小説・漫画好きの感想ブログ

小説・漫画好きの感想ブログ

「王様の仕立て屋18」 大河原遁

 パリの名門ブランドのリヴァルの総帥であるオヤジさん、イギリスのブランド乗っ取りに力をいれるギルレーズハウスについた長男のエリック・リヴァル、主人公のもとに逃げ込んでいる弟のセルジュ・リヴァル。それぞれが各ブランドの対面と威信を賭けて戦う羽目になった壮絶な親子喧嘩。巻き込まれる方はたまったものではありませんが、偉大で専制君主的な父を越えるための戦いには息子達も一歩もひかず前17巻から続いた戦いはいよいよ佳境です。
 ということで、この18巻はそれぞれが意地をかけてぶつかる戦いの巻で、戦いの素材はイタリア輸入の純度100%のカシミアを使ったスーツの仕立て。中国高地やカシミール地方のカシミア山羊から取れるそれを使っての仕立て勝負となります。それぞれがそれぞれのイギリス仕立て、フランス仕立て、イタリア仕立てで勝負するのはなかなか見ものの戦いです。
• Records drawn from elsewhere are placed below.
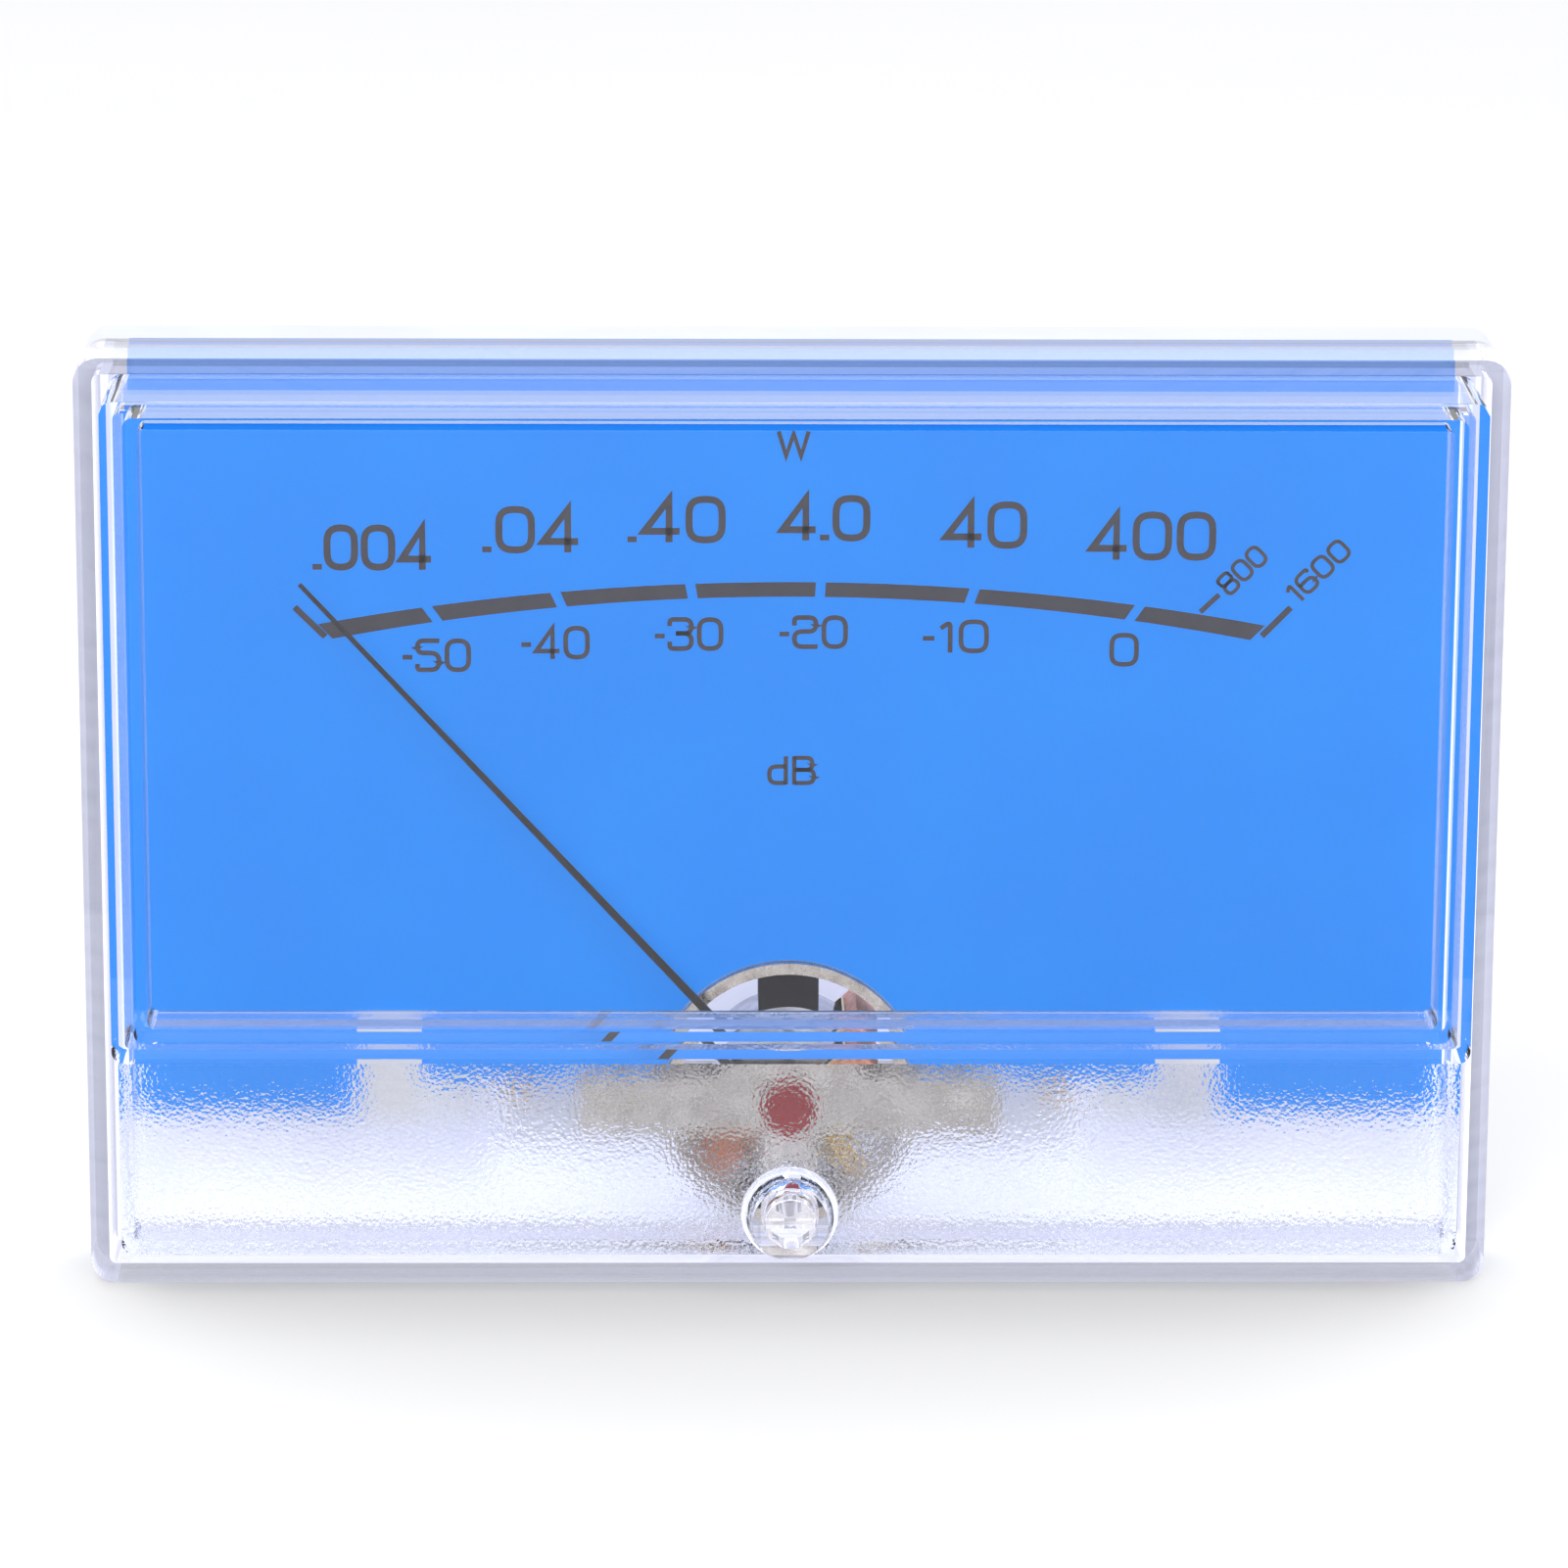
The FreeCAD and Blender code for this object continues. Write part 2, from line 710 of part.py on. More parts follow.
def bridge_fasteners():
    """Pillars on the frame, the screws through the bridge, and the frame's own two screws."""
    pillars, screws = [], []
    for side in (-1, 1):
        x = side * s.pillar_spacing / 2
        length = s.bridge_forward - plate_front
        pillar = rod(f"Pillar{side + 1}", s.pillar_radius, length, x, s.axis_height, plate_front)
        bore = rod(f"PillarBore{side + 1}", s.screw_radius, s.bridge_thickness * 3, x, s.axis_height,
                   s.bridge_forward - s.bridge_thickness * 3)
        pillars.append(cut(f"PillarDrilled{side + 1}", pillar, bore))
        back = s.bridge_forward - s.bridge_thickness * 2
        front = s.bridge_forward + s.bridge_thickness
        stem = rod(f"BridgeStem{side + 1}", s.screw_radius - s.running_gap, front - back, x, s.axis_height, back)
        screws.append(slotted(f"BridgeScrew{side + 1}", stem, x, s.axis_height, front))
    keep(group("BridgePillars", *pillars), "bridge_pillars")
    keep(group("BridgeScrews", *screws), "bridge_screws")


def frame_screws():
    """Brass screws that hold the frame to two posts on the tub's floor."""
    screws, posts = [], []
    for side in (-1, 1):
        x = side * frame_screw_reach
        stem = rod(f"FrameStem{side + 1}", s.screw_radius - s.running_gap, s.frame_thickness, x,
                   s.axis_height, frame_back)
        screws.append(slotted(f"FrameScrew{side + 1}", stem, x, s.axis_height, plate_front))
        posts.append(rod(f"FramePost{side + 1}", s.pillar_radius, frame_back + hump_floor_back, x,
                         s.axis_height, -hump_floor_back))
    keep(group("FrameScrews", *screws), "frame_screws")
    keep(group("FramePosts", *posts), "frame_posts")


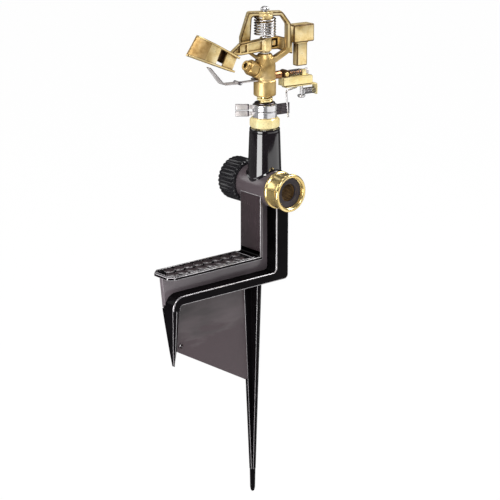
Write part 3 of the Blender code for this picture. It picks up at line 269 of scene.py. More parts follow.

同じスーツ一つとってもお国柄が出ていていつもながら興味深いです。
 また、そういう物語の合間合間にも主人公の織部悠は、イギリスのチョコレート職人の為に一着、没落貴族のために一着、環境保護運動かの為に一着と仕立てをこなしていき、そのそれぞれに蘊蓄と面白さがあります。ストーリーやネタに関して、本当にどこまで引き出しがあるのかますます楽しみなシリーズです。